If Clarke, a seasoned visitor, comes to the festival harbouring no illusions, Lauren Farrell, the performer of Adam Rapp's dark monologue play The Edge of Our Bodies, seems both informed and defiantly optimistic. "We were warned about how competitive it was, and that it can be a really tough experience," says Farrell. "However, I completely and utterly believed in the project to the extent that I really didn't take that in. You have to start things from an ultra-positive place."
Engaging pedestrians in a hard sell at the world’s performance marketplace, both Preissner and Farrell agree, can be a painful business, yet their faith has been rewarded with decent houses, good reviews and interest from other theatres in bringing their work further afield.
“There was a time during one performance when I watched a man down a naggin of vodka in the front row,” Farrell recalls, “but that’s the Fringe.
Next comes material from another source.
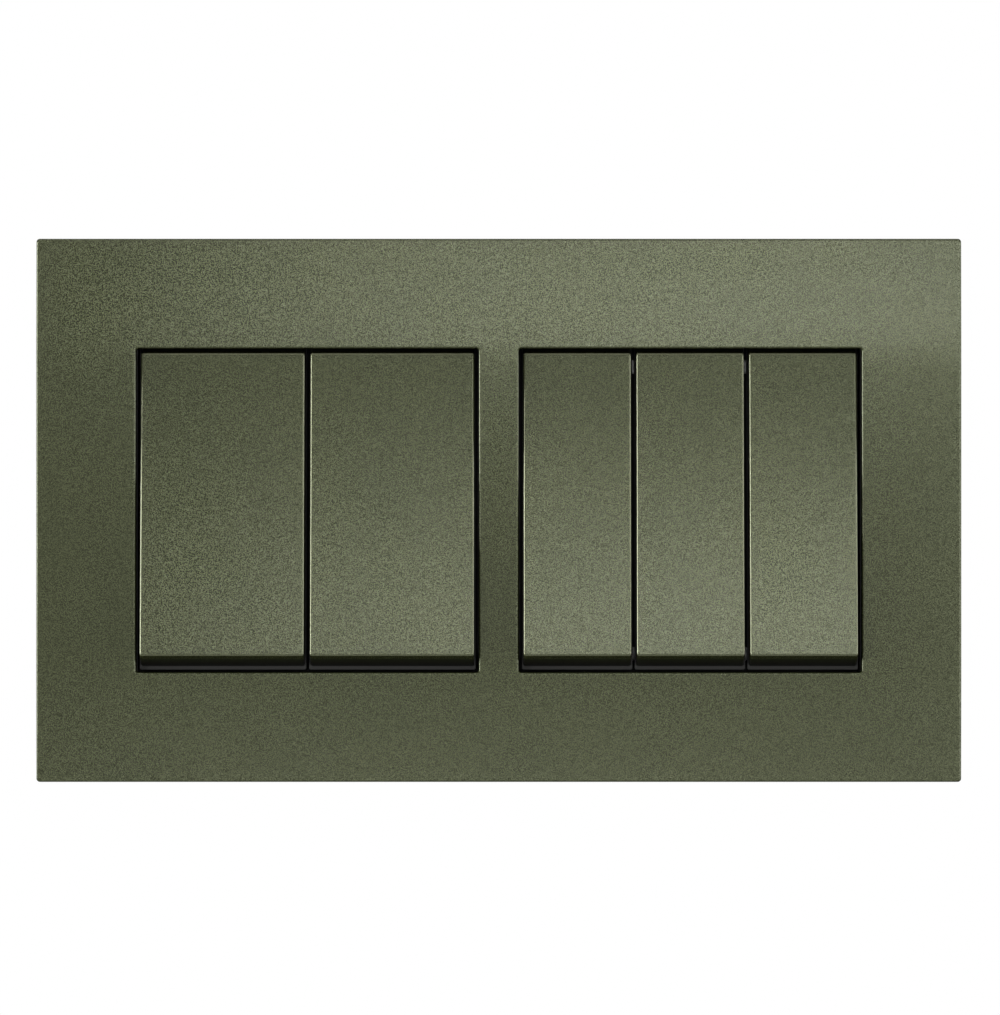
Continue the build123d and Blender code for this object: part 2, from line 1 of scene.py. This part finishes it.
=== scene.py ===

It’s weird and I love weird. It was totally worth it.”
The appeal of the Edinburgh Fringe is precisely that weirdness, a place of high risk and guaranteed loss. It is a place where art and business collapse into one another, trauma folds into entertainment, and whether a show counts as a triumph or catastrophe is just a matter of perspective.
"We spend so much of our time at home trying to get people to go to the theatre," says Clarke. "Then you come here and you've got tens of thousands of people just looking for it. And that's a glorious thing."